Techniques for Removing Repetitive Sequences
The researchers have studied how to remove repetitive sequences at present. For example, bisulfite sequencing technique is combined with high density chips, wherein the scope of target methylated DNA is selected by chip hybridization. It is known that chip probes designed by Agilent and NimbleGen are centered in promoters and first exon of genome which can remove, such as, redundancy from heterochromatin DNA fragments. In addition, detection of single base polymorphisms based on high throughput sequencing technique also utilizes exon capturing chips to capture exon DNA fragments to reduce size of sequencing library, thereby lowering sequencing cost for each sample. However, the quantity of DNA captured by exon capturing chips is limited, affecting the subsequent experiments, and its ability to remove redundant methylated DNA is not enough to satisfy sequencing analysis of methylated DNA at genome level.
As is known, C0T-1 DNAs are applied as blocking sequences for repetitive sequences in hybridization tests such as fluorescence in-situ hybridization and comparative genomic hybridization etc. The inventors believe that it may be used as an important tool to remove repetitive sequences. It is known that C0T-1 DNA is rich in highly and moderately repetitive sequences, and is produced based on the principle that denatured highly and moderately repetitive sequences can be renatured while single or low copy DNA sequences are difficult to be renatured.

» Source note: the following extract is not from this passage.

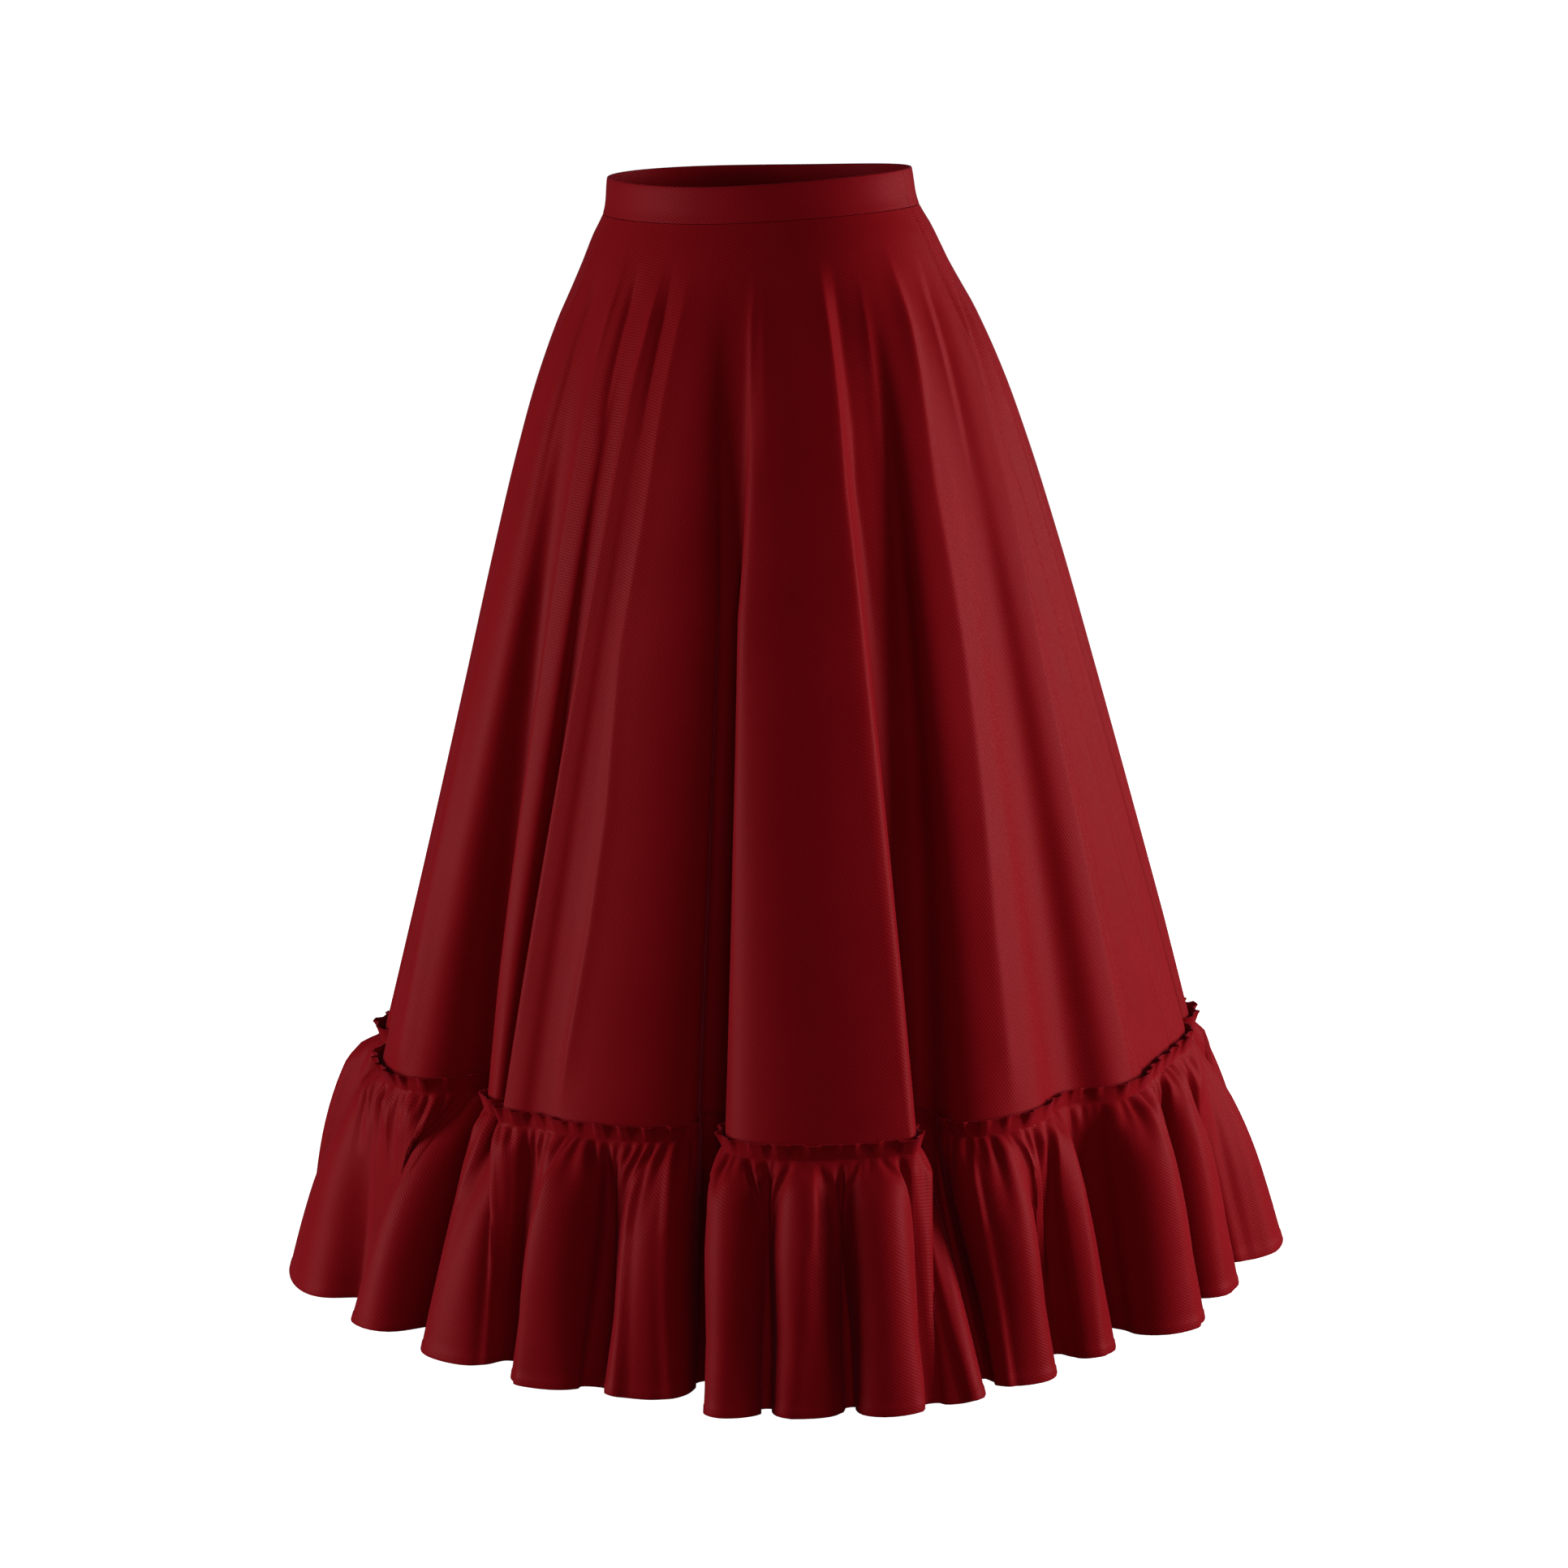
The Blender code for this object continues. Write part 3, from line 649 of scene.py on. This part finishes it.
def pinch_line():
    """The panels' outer line at the stitches, closed: its points, each point's run along it
    and the greatest angle reached so far, in degrees."""
    ring = panel_ring(PINCH_LEVEL)
    closed = np.vstack([ring, ring[:1]])
    run = run_along(closed)
    angle = np.degrees(panel_course(PINCH_LEVEL)[0])
    reached = np.maximum.accumulate(np.append(angle, angle[0] + 360))
    return closed, run, reached


def pinch_offsets(closed):
    """At each point of the line, the step that moves both its edges out by one unit."""
    edge = np.diff(closed, axis=0)
    after = np.stack([edge[:, 1], -edge[:, 0], np.zeros(len(edge))], axis=1)
    after /= np.linalg.norm(after, axis=1, keepdims=True)
    before = np.roll(after, 1, axis=0)
    corner = (before + after) / (1 + np.sum(before * after, axis=1, keepdims=True))
    return np.vstack([corner, corner[:1]])


def flounce_columns(run, reached):
    """Each column's run along the stitches, its fold, its share of the fold, its gather."""
    columns = []
    starts = []
    gather = 0
    for index, wave in enumerate(WAVES):
        begin_angle = WAVES[index - 1].valley_top - (360 if index == 0 else 0)
        begin, crest, end = np.interp((begin_angle, wave.crest, wave.valley_top), reached, run)
        gathers = max(2, round((end - begin) / GATHER_PITCH))
        count = gathers * COLUMNS_PER_GATHER
        starts.append(len(columns))
        for step in range(count):
            place = begin + (end - begin) * step / count
            share = np.interp(place, (begin, crest, end), (0, 0.5, 1))
            columns.append((place, index, share, gather + step / COLUMNS_PER_GATHER))
        gather += gathers
    starts.append(len(columns))
    return np.array(columns), starts


closed, run, reached = pinch_line()
columns, starts = flounce_columns(run, reached)
offsets = pinch_offsets(closed)
stitch_line = np.stack([np.interp(columns[:, 0], run, closed[:, k]) for k in range(3)], axis=1)
line_out = np.stack([np.interp(columns[:, 0], run, offsets[:, k]) for k in range(3)], axis=1)
print("stitch line", round(float(run[-1]), 3), "m, gathers", round(columns[-1, 3]))

# %% [markdown]
# Down the flounce, each column runs from the line to its own place at the hem. It doesn't run
# straight: crests bow out and valleys bow in, because the strip is longer than the line.

# %% The flounce's folds from stitches to hem
def wave_size(index):
    """Narrow folds stand out less: 1 for a wide fold, less for one under 12 degrees."""
    index %= len(WAVES)
    begin = WAVES[index - 1].valley - (360 if index == 0 else 0)
    return min(1.0, (WAVES[index].valley - begin) / WIDE_WAVE)


def flounce_hem(wave_index, share):
    """Angle in radians and radius at the hem, and how the fold bows: 1 crest, -1 valley."""
    wave = WAVES[wave_index]
    last = WAVES[wave_index - 1]
    lap = -360 if wave_index == 0 else 0
    if share < 0.5:
        part = 2 * share
        valley = last.valley + lap
        valley_mm = last.valley_mm
        near = wave_index - 1
    else:
        part = 2 - 2 * share
        valley = wave.valley
        valley_mm = wave.valley_mm
        near = (wave_index + 1) % len(WAVES)
    angle = valley + (wave.crest - valley) * wall_run(part, WAVE_STEEP, WAVE_NARROW)
    rise = wall_rise(part)
    shallow = min(wave_size(wave_index), wave_size(near))
    fullness = shallow + (wave_size(wave_index) - shallow) * rise
    radius = (valley_mm + (wave.crest_mm - valley_mm) * rise) / 1000
    return math.radians(angle), radius, (2 * rise - 1) * fullness


hem_marks = [flounce_hem(int(index), share) for _, index, share, _ in columns]
hem_angle, hem_radius, crest_bow = (np.array(marks) for marks in zip(*hem_marks))
hem_line = place_points(hem_angle, hem_radius, HEM_LEVEL)
base_line = stitch_line + line_out * (LAP_GAP + WALL)
FROM_STITCHES = PINCH_LEVEL - HEM_LEVEL
print("hem", round(float(run_along(hem_line)[-1]), 3), "m round")

# %% [markdown]
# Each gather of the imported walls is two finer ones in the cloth, of uneven width. Between
# them the thread pulls the cloth into tucks. A tuck is deep just under the stitches and opens
# out further down, after a short or a long way, and the cloth between two tucks puffs out.

# %% The gathers
GATHER_SEED = 11
PUFF_HEIGHT = 0.0100
PUFF_ROUNDING = 0.013
PUFF_FADE = 0.130
TUCK_WIDTH = 0.0034
TUCK_WIDENING = 16.0        # how many times wider for each metre down
TUCK_REACHES = [0.018, 0.028, 0.042, 0.062, 0.095]
TUCK_SHARES = [0.22, 0.28, 0.24, 0.16, 0.10]
TUCK_CURVE = 0.7
TUCK_DEPTHS = (0.45, 1.0)
GATHER_SPLITS = (0.30, 0.74)
OPEN_REACH = 20             # columns, each way
OPEN_TURN = 1.1
OPEN_SOFTENING = 10         # columns


def fine_gathers(gather, chance):
    """Each column's fine gather and how far it is from that gather's two tucks."""
    split = chance.uniform(*GATHER_SPLITS, int(np.ceil(gather[-1])))
    whole = np.floor(gather).astype(int)
    part = gather - whole
    middle = split[whole]
    second = part >= middle
    from_left = np.where(second, part - middle, part) * GATHER_PITCH
    to_right = np.where(second, 1 - part, middle - part) * GATHER_PITCH
    return 2 * whole + second, from_left, to_right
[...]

A conventional method for removing C0T-1 DNA repetitive sequences is described as follows: C0T-1 DNA is labeled with biotin. Magnetic beads are coated with avidin. The C0T-1 DNA labeled with biotin is bound to the magnetic beads coated with avidin by utilizing the principle that avidin binds to biotin to obtain a complex of C0T-1 DNA labeled with biotin and magnetic beads coated with avidin. The complexes are hybridized with target DNA fragments that might comprise repetitive sequences. Based on the principle that denatured highly and moderately repetitive sequences can be renatured while single or low copy DNA sequences are difficult to be renatured, the repetitive sequences are hybridized with the C0T-1 DNA labeled with biotin to obtain a complex containing the repetitive sequences—C0T-1 DNA labeled with biotin—magnetic beads coated with avidin. The magnetic bead complexes are separated and discarded. Meanwhile, the target DNA that has been treated by magnetic beads is recovered. The recovered DNA is a DNA fragment from which the repetitive sequences have been removed.
Removal of repetitive sequences by C0T-1 DNA is characterized in that methylated DNA fragments in the functional regions (promoters, exons, and a part of introns) will not be captured and removed, while highly and moderately methylated repetitive sequences in the heterochromatin regions are removed. This method for removing repetitive sequences can satisfy the requirements in sequencing methylated DNA at genome level.